Proposal to sideline family life
But in July, Dominic Raab MP proposed an amendment to the UK law which would stop judges having the power even to consider such matters as family ties, or how long someone had lived in the UK. This would mean that someone with thirty years’ residence, with children and grandchildren born here, could be deported for, say, an offence of theft or assault, on top of serving a prison sentence, with no regard at all to the effect on the family or the likelihood of reoffending. At present, such an amendment would be incompatible with the Human Rights Convention and with the European Court’s case law – which is why the government is arguing in Europe for the right to interpret the Convention in its own way, without interference by the Court.
Protection against torture under threat?
Even more worrying is the government’s repeated argument to the Court that it should be able to deport terrorist suspects even where there is a real risk of torture. Thanks to the recent revelations about British involvement in extraordinary rendition to Libya,[5] we know that this happens anyway, under the cloak of secrecy. But for several years, the government has sought to make the process legal by getting the European Court to endorse the return of those it considers really serious threats to national security. The Court has always said no: the ban on sending people back to torture is absolute. But the Court might lose the power to intervene in deportations to torture, if the government’s attempts to reduce its jurisdiction in favour of national courts and parliaments bear fruit.

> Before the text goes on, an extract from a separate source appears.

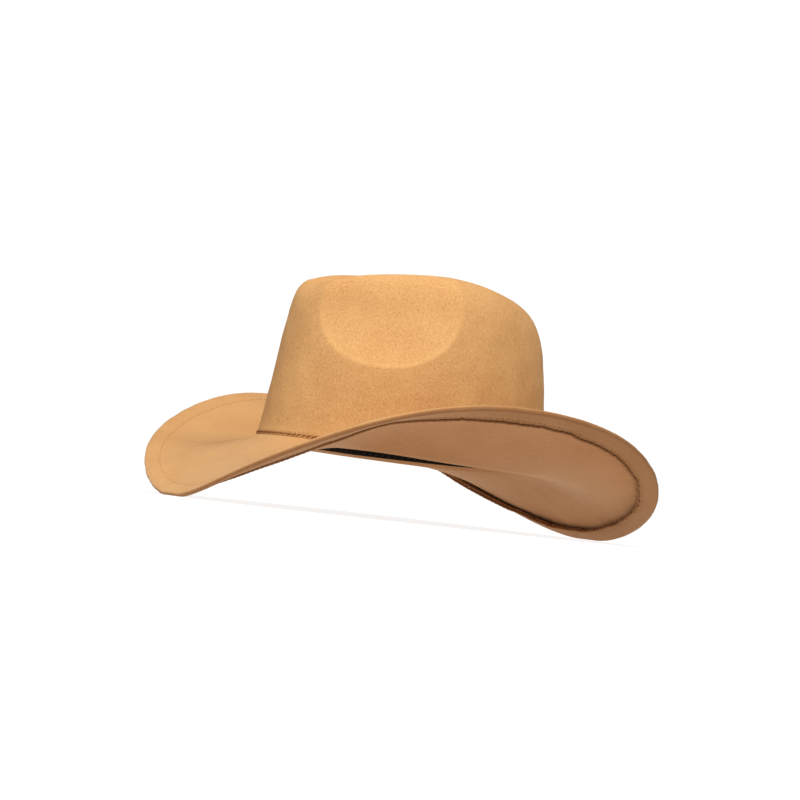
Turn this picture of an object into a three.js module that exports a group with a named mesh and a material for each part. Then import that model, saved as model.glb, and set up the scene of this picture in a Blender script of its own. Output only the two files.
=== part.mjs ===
// A felt cowboy hat: a creased crown, a rolled brim with a turned-under hem, and a band inside the crown.
// Its front faces -Y, the wearer's left is +X, and it rests on the dips of its brim at the front and rear.
import * as THREE from "three";

// Sizes in millimetres. The crown's foot is measured over the felt.
const footLength = 206;
const footWidth = 174;
const footHeight = 43; // from the surface that the hat rests on to the foot, where crown and brim meet
const crownHeight = 120.5; // from the foot to the highest line of the top
const crownFelt = 2;
const creaseDepth = 14;
const creaseHalfWidth = 20;
const dentDepth = 15;
const dentHeight = 47; // from the dent's lowest point up to its widest line
const footFlare = 1.5; // how far the foot turns out
const brimWidth = 76; // along the felt, from the crown to the edge
const brimFelt = 1.8;
const hemWidth = 11.5; // the edge of the brim, turned under
const hemSlit = 0.4; // between the brim and its hem, at the fold
const hemLift = 1; // how much further the hem's raw edge stands away from the brim
const seamHeight = 1.5; // from the foot up to the crown's lower edge
const collarHeight = 9; // the brim's inner edge, turned up inside the crown
const bandHeight = 30;
const bandThickness = 1.2;
const clearance = 0.3; // between pieces that are sewn together
const flattened = 0.5; // felt pressed flat where the hat rests

// The brim from front to rear, one row every 22.5 degrees, for both sides. The slopes are in degrees
// above the level, at the crown and at the edge. width is a share of brimWidth, foot of footHeight.
const brimTable = [
  { slopeAtCrown: -26, slopeAtEdge: -38.5, width: 1.05, foot: 1.05 },
  { slopeAtCrown: -20.5, slopeAtEdge: -14, width: 0.96, foot: 1.04 },
  { slopeAtCrown: -12, slopeAtEdge: 23, width: 0.93, foot: 1.01 },
  { slopeAtCrown: 17, slopeAtEdge: 31, width: 0.98, foot: 0.97 },
  { slopeAtCrown: 29, slopeAtEdge: 29, width: 1.03, foot: 0.94 },
  { slopeAtCrown: 14, slopeAtEdge: 31, width: 1.04, foot: 0.93 },
  { slopeAtCrown: -6.5, slopeAtEdge: 10.5, width: 1.02, foot: 0.93 },
  { slopeAtCrown: -18, slopeAtEdge: -26, width: 0.95, foot: 0.95 },
  { slopeAtCrown: -25.5, slopeAtEdge: -38.5, width: 0.97, foot: 0.98 },
];

// One place on the wearer's left is rolled over further: steeper at the crown and flatter at the edge.
const leftRoll = { middle: 53, halfSpan: 17, slopeAtCrown: 38, slopeAtEdge: -32 };

// The crown from front to rear, one row every 45 degrees. lean is the wall's, in degrees from upright.
// corner is how square the turn from wall to top is: 2 is a round dome, and 10 nearly a box.
const crownTable = [
  { lean: 4.5, corner: 10 },
  { lean: 7, corner: 9 },
  { lean: 9.5, corner: 7 },
  { lean: 7, corner: 5.5 },
  { lean: 4, corner: 7 },
];

const footNarrowing = 0.016; // the foot's oval is this much narrower in front and wider behind
const topFall = 0.085; // the top's fall at the front and rear, as a share of crownHeight
const topShift = 0.045; // the middle of the top lies this share of the half length in front of the foot's
const dentMiddle = 48; // degrees round from the front
const dentHalfSpan = 36;
const dentWidestAt = 0.83; // height of the dent's widest line, as a share of crownHeight
const creaseFade = { start: 0.4, end: 0.83 }; // where the crease runs out behind, as shares of the half length
const creaseFront = 0.5; // depth of the crease at the front, as a share of creaseDepth
const flareHeight = 6; // the foot's flare is gone a few times this far up, in millimetres

const columns = 64; // sections round the hat
const crownRowsOutside = 24;
const crownRowsInside = 20;
const brimRows = 8;
const foldSteps = 5;

const halfLength = footLength / 2;
const halfWidth = footWidth / 2;
const foldRadius = brimFelt + hemSlit / 2;
const collarHeights = [0, collarHeight / 2, collarHeight];
const collarTop = [collarHeight, (collarHeight + seamHeight) / 2, seamHeight - clearance];
const { cos, sin, tan, PI } = Math;
const radians = THREE.MathUtils.degToRad;
const smoothstep = THREE.MathUtils.smoothstep;

// A smooth curve through one column of a table whose rows run evenly from the front, 0, to the rear, PI.
function around(table, column) {
  const last = table.length - 1;
  const half = (k) => (k === 0 || k === last ? 0.5 : 1);
  const waves = table.map((_, k) => {
    const sum = table.reduce((s, row, j) => s + half(j) * row[column] * cos((PI * j * k) / last), 0);
    return (2 * half(k) * sum) / last;
  });
  return (angle) => waves.reduce((s, wave, k) => s + wave * cos(k * angle), 0);
}

const brim = {
  slopeAtCrown: around(brimTable, "slopeAtCrown"),
  slopeAtEdge: around(brimTable, "slopeAtEdge"),
  width: around(brimTable, "width"),
  foot: around(brimTable, "foot"),
};
const wall = { lean: around(crownTable, "lean"), corner: around(crownTable, "corner") };

// The oval of the crown's foot: a point of it and the level direction that faces out there.
function oval(angle) {
  const point = new THREE.Vector3(halfWidth * sin(angle) * (1 - footNarrowing * cos(angle)), -halfLength * cos(angle), 0);
  const out = new THREE.Vector3(halfLength * sin(angle), -halfWidth * cos(angle), 0).normalize();
  return { point, out };
}

const footZ = (angle) => footHeight * brim.foot(angle);

// How far the wall stands in from the oval, at a height above the foot.
function wallInset(angle, height) {
  return tan(radians(wall.lean(angle))) * height + footFlare * (1 - Math.exp(-height / flareHeight));
}

// A point of the crown's outside, from the foot, along = 0, to the middle of the top, along = 1.
function crownPoint(angle, along) {
  const across = Math.min(1, 2 - 2 * along);
  const up = Math.min(1, 2 * along);
  const corner = wall.corner(angle);
  const size = (across ** corner + up ** corner) ** (1 / corner);
  const spread = across / size;
  const rise = up / size;
  const height = THREE.MathUtils.lerp(seamHeight, crownHeight, rise);

  const turned = Math.atan2(sin(angle), cos(angle));
  const round = (Math.abs(turned) - radians(dentMiddle)) / radians(dentHalfSpan);
  const below = Math.max(0, dentWidestAt * crownHeight - height) / dentHeight;
  const dent = dentDepth * Math.max(0, 1 - round ** 2 - below ** 2) * spread;

  const { point, out } = oval(angle);
  point.addScaledVector(out, -wallInset(angle, height) - dent).multiplyScalar(spread);
  point.y -= topShift * halfLength * (1 - spread);
  const y = point.y / halfLength;
  const behind = 1 - smoothstep(y, creaseFade.start, creaseFade.end);
  const front = 1 - (1 - creaseFront) * smoothstep(-y, 0, 0.9);
  const onTop = smoothstep(rise, 0.75, 1);
  const crease = creaseDepth * Math.exp(-((point.x / creaseHalfWidth) ** 2)) * onTop * behind * front;
  const top = footHeight + crownHeight * (1 - topFall * y * y);
  point.z = THREE.MathUtils.lerp(footZ(angle) + seamHeight, top, rise) - crease;
  return point;
}

// The direction that faces out of the crown's felt.
function crownNormal(angle, along) {
  const step = 1e-3;
  if (along > 1 - step) return new THREE.Vector3(0, 0, 1);
  const round = crownPoint(angle + step, along).sub(crownPoint(angle - step, along));
  const inward = crownPoint(angle, along + step).sub(crownPoint(angle, Math.max(0, along - step)));
  return round.cross(inward).normalize();
}

// A point at a height above the foot, this deep inside the crown's outside.
function insideWall(angle, height, depth) {
  const { point, out } = oval(angle);
  point.addScaledVector(out, -wallInset(angle, Math.max(0, height)) - depth);
  point.z = footZ(angle) + height;
  return point;
}

// The brim's sheet at one place round the hat. It leaves the crown at one slope and reaches the edge at
// another, turning evenly between. place gives a point a share s of the way out, above the lower face.
function brimSheet(angle) {
  const { point, out } = oval(angle);
  const length = brimWidth * brim.width(angle);
  const fromRoll = Math.atan2(sin(angle), cos(angle)) - radians(leftRoll.middle);
  const rolled = Math.exp(-((fromRoll / radians(leftRoll.halfSpan)) ** 2));
  const start = radians(brim.slopeAtCrown(angle) + leftRoll.slopeAtCrown * rolled);
  const end = radians(brim.slopeAtEdge(angle) + leftRoll.slopeAtEdge * rolled);
  const turn = Math.abs(end - start) > 1e-6 ? end - start : 1e-6;
  const level = (s) => (length * (sin(start + turn * s) - sin(start))) / turn;
  const drop = (s) => (length * (cos(start + turn * s) - cos(start))) / turn;
  point.addScaledVector(out, brimFelt * sin(start));
  point.z = footZ(angle) - brimFelt * cos(start);
  const lowest = point.z - drop(1) - hemSlit / 2 - foldRadius;
  const lift = Math.max(0, -flattened - lowest);
  const place = (s, above, past = 0) => {
    const slope = start + turn * s;
    const p = point.clone().addScaledVector(out, level(s) - above * sin(slope) + past * cos(slope));
    p.z = Math.max(0, p.z - drop(s) + above * cos(slope) + past * sin(slope) + lift * s * s);
    return p;
  };
  return { place, length };
}

// One closed section of the brim: over its top, round the fold, under the hem, back and up the collar,
// and down again to the edge that lies flush under the crown.
function brimSection(angle) {
  const { place, length } = brimSheet(angle);
  const hemStart = 1 - hemWidth / length;
  const hemInside = 1 - foldRadius / length;
  const collar = crownFelt + clearance;
  const rows = Array.from({ length: brimRows + 1 }, (_, i) => i / brimRows);
  const section = rows.map((s) => place(s, brimFelt));
  for (let i = 1; i <= foldSteps; i++) {
    const turned = (PI * i) / (foldSteps + 1);
    section.push(place(1, -hemSlit / 2 + foldRadius * cos(turned), foldRadius * sin(turned)));
  }
  const hem = (s, deeper) => place(s, -hemSlit - hemLift * ((1 - s) / (1 - hemStart)) ** 2 - deeper);
  const hemMiddle = (1 + hemStart) / 2;
  [1, hemMiddle, hemStart].forEach((s) => section.push(hem(s, brimFelt)));
  [hemStart, hemMiddle, hemInside].forEach((s) => section.push(hem(s, 0)));
  section.push(place(hemInside, 0));
  rows.slice(0, -1).reverse().forEach((s) => section.push(place(s * hemStart, 0)));
  section.push(insideWall(angle, -0.7 * brimFelt, collar + 0.3 * brimFelt));
  collarHeights.forEach((height) => section.push(insideWall(angle, height, collar + brimFelt)));
  collarTop.forEach((height) => section.push(insideWall(angle, height, collar)));
  section.push(insideWall(angle, seamHeight - clearance, 0));
  return section;
}

// Shares of the way from the crown's foot to the middle of its top, closer together at the foot.
function crownRows(count) {
  return Array.from({ length: count + 1 }, (_, i) => ((i / count) * (1 + i / count)) / 2);
}

// From the middle of the top, down the outside to the foot, and back up the inside.
function crownSection(angle) {
  const outside = crownRows(crownRowsOutside).map((along) => crownPoint(angle, along));
  const inside = crownRows(crownRowsInside).map((along) =>
    crownPoint(angle, along).addScaledVector(crownNormal(angle, along), -crownFelt),
  );
  inside[0] = insideWall(angle, seamHeight, crownFelt);
  return [...outside.reverse(), ...inside];
}

// Over the band's top edge, down its outer face, under its lower edge and up its inner face.
function bandSection(angle) {
  const outer = crownFelt + brimFelt + 2 * clearance;
  const inner = outer + bandThickness;
  const heights = [...collarHeights, bandHeight];
  const innerFace = heights.map((height) => insideWall(angle, height, inner));
  const outerFace = heights.map((height) => insideWall(angle, height, outer)).reverse();
  return [...outerFace, ...innerFace];
}

// Skins the sections that a function gives round the hat, with the middle of a face in front and behind.
// A ring's sections close on themselves, and a shell's all start at one point and end at another.
function skin(section, shape) {
  const sections = Array.from({ length: columns }, (_, i) => section((2 * PI * (i + 0.5)) / columns));
  const rows = sections[0].length;
  const isPole = (row) => shape === "shell" && (row === 0 || row === rows - 1);
  const positions = [];
  const number = new Map();
  for (let column = 0; column < columns; column++) {
    for (let row = 0; row < rows; row++) {
      if (isPole(row) && column > 0) {
        number.set(column * rows + row, number.get(row));
      } else {
        number.set(column * rows + row, positions.length / 3);
        positions.push(...sections[column][row].toArray());
      }
    }
  }
  const index = [];
  const triangle = (...corners) => {
    if (new Set(corners).size === 3) index.push(...corners);
  };
  const steps = shape === "ring" ? rows : rows - 1;
  for (let column = 0; column < columns; column++) {
    const next = (column + 1) % columns;
    for (let row = 0; row < steps; row++) {
      const under = (row + 1) % rows;
      const [a, b] = [column, next].map((c) => number.get(c * rows + row));
      const [d, c] = [column, next].map((k) => number.get(k * rows + under));
      triangle(a, d, b);
      triangle(b, d, c);
    }
  }
  const geometry = new THREE.BufferGeometry();
  geometry.setAttribute("position", new THREE.Float32BufferAttribute(positions, 3));
  geometry.setIndex(index);
  geometry.computeVertexNormals();
  return geometry;
}

const felt = { color: 0xd59c64, roughness: 0.95, metalness: 0 };
const blackCloth = { color: 0x1c1512, roughness: 0.9, metalness: 0 };

function piece(name, geometry, look) {
  const mesh = new THREE.Mesh(geometry, new THREE.MeshStandardMaterial(look));
  mesh.name = name;
  return mesh;
}

const hat = new THREE.Group();
hat.add(
  piece("crown", skin(crownSection, "shell"), felt),
  piece("brim", skin(brimSection, "ring"), felt),
  piece("sweatband", skin(bandSection, "ring"), blackCloth),
);

// The origin lies on the surface, under the middle of the hat.
const middle = new THREE.Box3().setFromObject(hat).getCenter(new THREE.Vector3());
hat.position.set(-middle.x, -middle.y, 0);

export default hat;
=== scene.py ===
import bmesh
import bpy
import numpy as np
from mathutils import Matrix, Vector


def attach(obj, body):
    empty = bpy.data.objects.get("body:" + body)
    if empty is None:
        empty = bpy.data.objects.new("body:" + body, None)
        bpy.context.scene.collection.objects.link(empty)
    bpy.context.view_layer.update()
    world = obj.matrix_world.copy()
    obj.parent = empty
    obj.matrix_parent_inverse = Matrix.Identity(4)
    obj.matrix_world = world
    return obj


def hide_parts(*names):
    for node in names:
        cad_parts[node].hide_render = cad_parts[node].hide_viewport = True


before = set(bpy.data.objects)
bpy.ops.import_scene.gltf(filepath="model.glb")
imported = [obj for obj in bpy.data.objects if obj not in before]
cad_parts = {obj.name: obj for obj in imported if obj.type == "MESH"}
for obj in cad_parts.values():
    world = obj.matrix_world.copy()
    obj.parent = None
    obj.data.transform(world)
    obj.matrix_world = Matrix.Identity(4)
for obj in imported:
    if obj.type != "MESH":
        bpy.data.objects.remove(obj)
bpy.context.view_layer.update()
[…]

Any attempt to restrict the jurisdiction of the Court would need the approval of the Council’s Parliamentary Assembly and would have to be drafted as a Protocol. But many member states’ ministers support the British attempt to dilute the Court’s jurisdiction.[6] There is real concern that, in the absence of a strong and European-wide campaign, the diminishing protection against violation of migrants’ human rights will be reduced to vanishing point.